The OP brought up OPS and WAR. This board has had endless debates about WAR, how it is calculated, how it applies to the construct of the team, who has the best formula, why it can be flawed, why people don't understand it, etc, etc. OPS is a straight forward stat that is figured by basic addition, of two percentages. What is so difficult to understand? If he doesn't like having a quantitative statistic to compare players, does he want a bunch of "My dad could beat up your dad" arguments? Because I am sure everyone would love reading that.
How much poetry of baseball, is there in a message board discussion? Really? How many more superlatives can be uttered about an acrobatic play of Brandon Phillips, aside from the usual "wows"? What are you looking for?
On a personal note, I have never seen Raisor wax poetic on the symphony of baseball acuity that is inspired by the breathtaking cornucopia of pitchers' fielding practice.
spring breeze
the green field
tempts me to play catch
(1890, translated by the Shiki-Kinen Museum English Volunteers)

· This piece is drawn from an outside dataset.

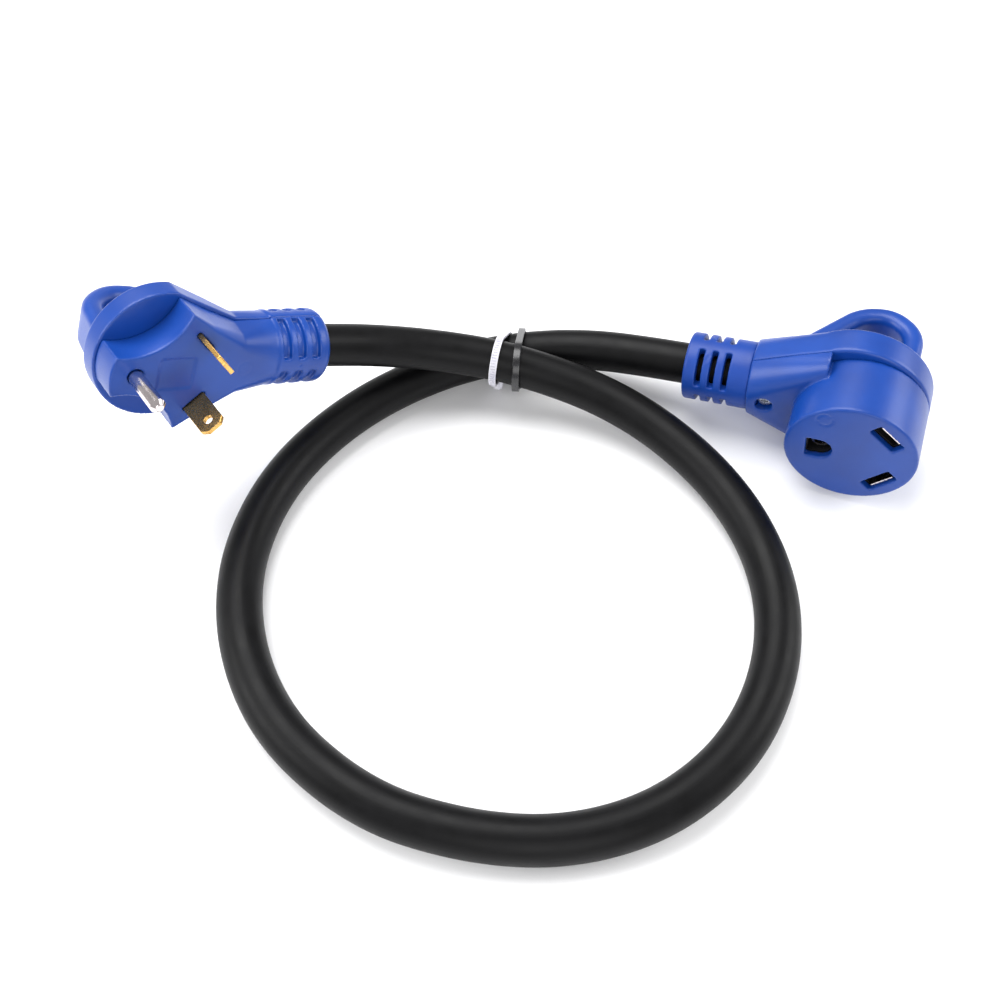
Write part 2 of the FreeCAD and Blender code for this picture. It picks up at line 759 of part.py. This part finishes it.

~Masaoka Shiki, 19th-century Japanese haiku master
“Poets are like baseball pitchers. Both have their moments. The intervals are the tough things".
~Robert Frost
"Fanaticism? No. Writing is exciting
and baseball is like writing.
You can never tell with either
how it will go
or what you will do"
~ George Plimpton
“Baseball is fathers and sons playing catch, the long arc of the years between.”
~Donald Hall
http://www.poetryfoundation.org/article/180149Quote:
That suspension of time is one of poetry’s greatest gifts. (As Donald Justice puts it, “Certain moments will never change nor stop being.”) Poetry and baseball encourage us to concentrate on singular moments, and that concentration creates preservation. A pitch, a pause, a pitch, followed by frenetic action—a glowing white baseball disappearing into the night over the Green Monster; Archibald MacLeish’s “sole, clean, clear / Leap of the salmon that has disappeared.” Baseball’s very rhythms are those of poetry, acknowledging that if everything can change in a moment, then attention to those moments is an essential duty.
Yeah! We get to have the same discussions again that are already in the archives thirteen times over!
Maybe this time all the geeks that use stats will actually be convinced to start watching games even though, obviously having never played the game past kindergarten, they can never truly understand much about it.
The OS (Original Sabermetrician)
A troll is an infrequent visitor who swoops in for the sole purpose of stirring up s****. I'm neither an infrequent visitor (been here for years), nor was my SOLE (key word) purpose to stir up s****. I like the point that an actual baseball player disagrees with the nerds' anti-clutch theories.
So, try again.
What's the over/under before this gets locked?